* begin Available data *

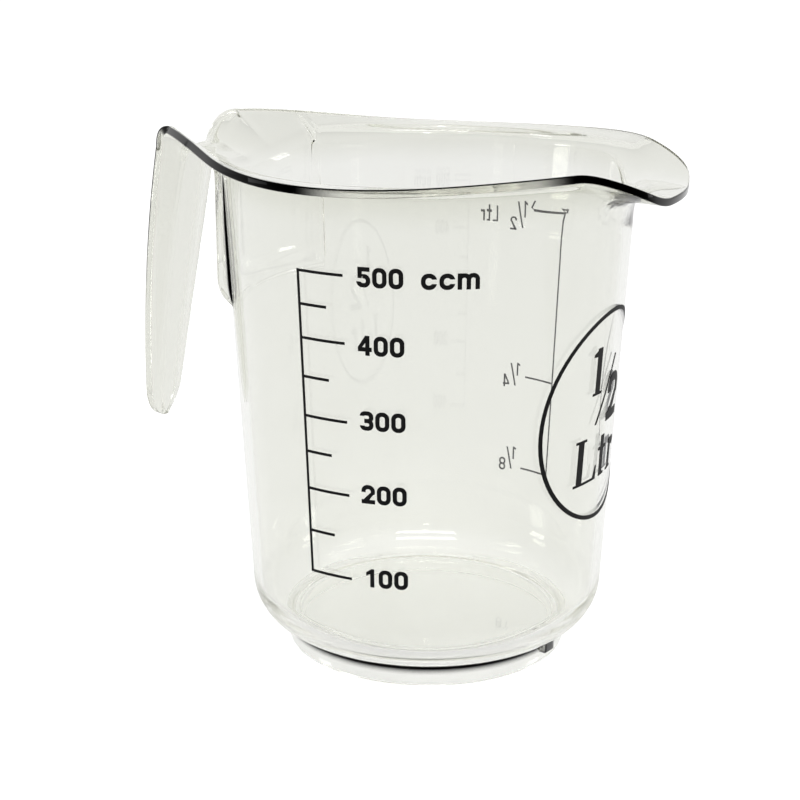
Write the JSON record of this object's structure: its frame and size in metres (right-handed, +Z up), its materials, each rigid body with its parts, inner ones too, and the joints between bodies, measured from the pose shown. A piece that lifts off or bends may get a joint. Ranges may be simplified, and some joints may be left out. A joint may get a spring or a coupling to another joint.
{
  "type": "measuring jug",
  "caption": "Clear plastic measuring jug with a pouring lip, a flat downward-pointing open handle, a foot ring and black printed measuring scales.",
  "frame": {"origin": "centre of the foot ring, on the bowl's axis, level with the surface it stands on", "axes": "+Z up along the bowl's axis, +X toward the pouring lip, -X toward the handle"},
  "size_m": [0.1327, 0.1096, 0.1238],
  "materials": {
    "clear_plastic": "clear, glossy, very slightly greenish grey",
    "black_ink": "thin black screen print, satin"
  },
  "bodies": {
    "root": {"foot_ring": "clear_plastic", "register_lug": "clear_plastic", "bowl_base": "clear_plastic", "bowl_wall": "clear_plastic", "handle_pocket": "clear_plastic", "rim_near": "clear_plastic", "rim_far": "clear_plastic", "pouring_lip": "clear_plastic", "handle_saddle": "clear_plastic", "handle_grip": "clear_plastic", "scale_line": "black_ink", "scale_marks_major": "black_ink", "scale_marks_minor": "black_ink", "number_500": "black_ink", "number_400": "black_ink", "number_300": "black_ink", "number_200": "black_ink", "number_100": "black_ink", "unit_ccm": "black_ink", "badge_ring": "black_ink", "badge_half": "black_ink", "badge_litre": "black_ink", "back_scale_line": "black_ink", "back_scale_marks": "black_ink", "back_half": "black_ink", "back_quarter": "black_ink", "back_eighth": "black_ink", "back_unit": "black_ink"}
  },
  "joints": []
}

* end Available data *

**Goal**
Output the listing above word for word.

**Expected answer**
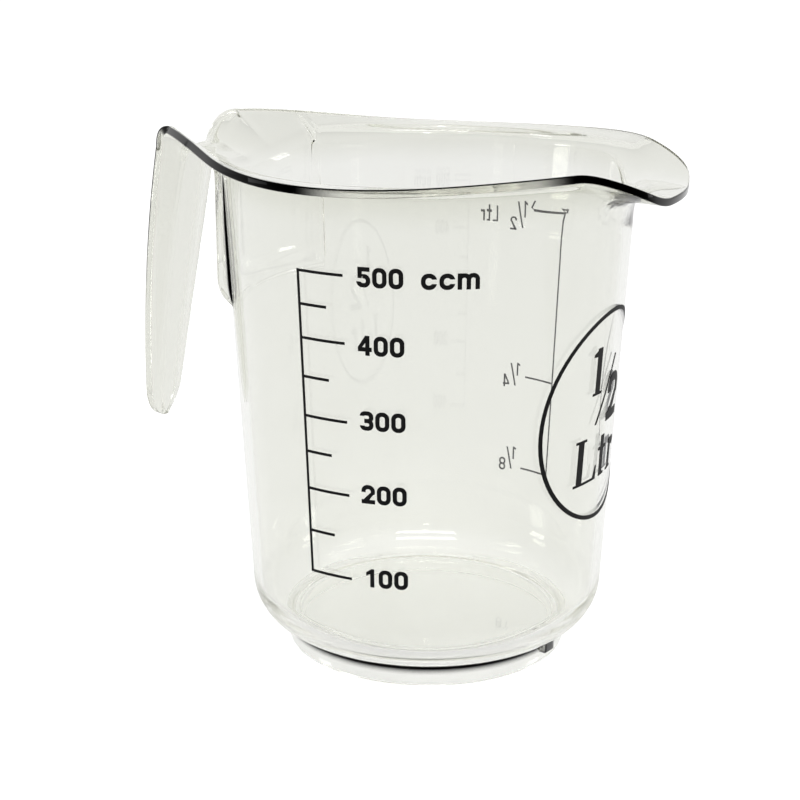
Write the JSON record of this object's structure: its frame and size in metres (right-handed, +Z up), its materials, each rigid body with its parts, inner ones too, and the joints between bodies, measured from the pose shown. A piece that lifts off or bends may get a joint. Ranges may be simplified, and some joints may be left out. A joint may get a spring or a coupling to another joint.
{
  "type": "measuring jug",
  "caption": "Clear plastic measuring jug with a pouring lip, a flat downward-pointing open handle, a foot ring and black printed measuring scales.",
  "frame": {"origin": "centre of the foot ring, on the bowl's axis, level with the surface it stands on", "axes": "+Z up along the bowl's axis, +X toward the pouring lip, -X toward the handle"},
  "size_m": [0.1327, 0.1096, 0.1238],
  "materials": {
    "clear_plastic": "clear, glossy, very slightly greenish grey",
    "black_ink": "thin black screen print, satin"
  },
  "bodies": {
    "root": {"foot_ring": "clear_plastic", "register_lug": "clear_plastic", "bowl_base": "clear_plastic", "bowl_wall": "clear_plastic", "handle_pocket": "clear_plastic", "rim_near": "clear_plastic", "rim_far": "clear_plastic", "pouring_lip": "clear_plastic", "handle_saddle": "clear_plastic", "handle_grip": "clear_plastic", "scale_line": "black_ink", "scale_marks_major": "black_ink", "scale_marks_minor": "black_ink", "number_500": "black_ink", "number_400": "black_ink", "number_300": "black_ink", "number_200": "black_ink", "number_100": "black_ink", "unit_ccm": "black_ink", "badge_ring": "black_ink", "badge_half": "black_ink", "badge_litre": "black_ink", "back_scale_line": "black_ink", "back_scale_marks": "black_ink", "back_half": "black_ink", "back_quarter": "black_ink", "back_eighth": "black_ink", "back_unit": "black_ink"}
  },
  "joints": []
}